July 11th, 2007 at 2:59 pm
Hi Ross -
Yes, of course, you’re right, which is exactly why this is not on general sale yet and is only in Starter Kit form. When people ask me the price, I sometimes jokingly tell them that if you want 10, they’re $200. If you want a million, they’re $20. Pick your price and I’ll tell you how many you need to buy
The nature of manufacturing is such that it’s highly dependent on volume. And the nature of a small organisation like ours is that, unless we can find somebody to place a very big order, we can’t afford to manufacture large volumes ourselves. If you know anyone who can lend us a few hundred thousand dollars for a couple of years, we’ll be able to offer them at a better prices. Until then, we need to find big customers.
Offering a Starter Kit, to allow those organisations who might be interested in purchasing several thousand units to experiment with the technology in advance, is fairly standard practice in the industry. If it’s any consolation, companies I’ve been involved with in the past who have done this have charged tens of thousands of pounds for the early access kit, not a mere 1500.
We all look forward to the day when anyone can buy a $99 nivo, but that may be a longer-term project! Things are looking encouraging, but may require patience. We thought, though, that it was better to offer a way for people to see the technology as soon as possible and try to cover our costs, even if we couldn’t hit the eventual price target yet, than not to have it available at all.

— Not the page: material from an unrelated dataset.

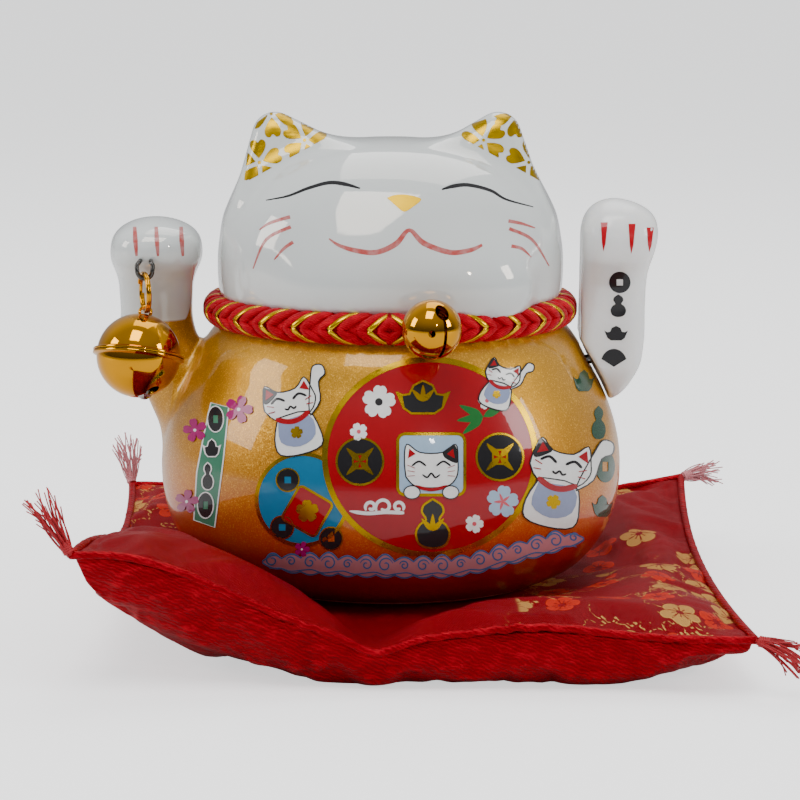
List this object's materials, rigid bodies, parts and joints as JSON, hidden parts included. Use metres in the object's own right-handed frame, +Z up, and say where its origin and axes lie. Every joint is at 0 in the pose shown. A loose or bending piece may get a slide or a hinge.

July 13th, 2007 at 5:12 pm
I’ve very excited about the preview kit, but like others concerned about future price targets. I can understand you reluctance to name specific targets, but I do think it is important.
I think I can justify the current price of a devel kit *if* I have reason to believe future pricing could be low enough.
Camvine/Newham must have some sense of their market size, and based on that an idea what a size production run would likely be.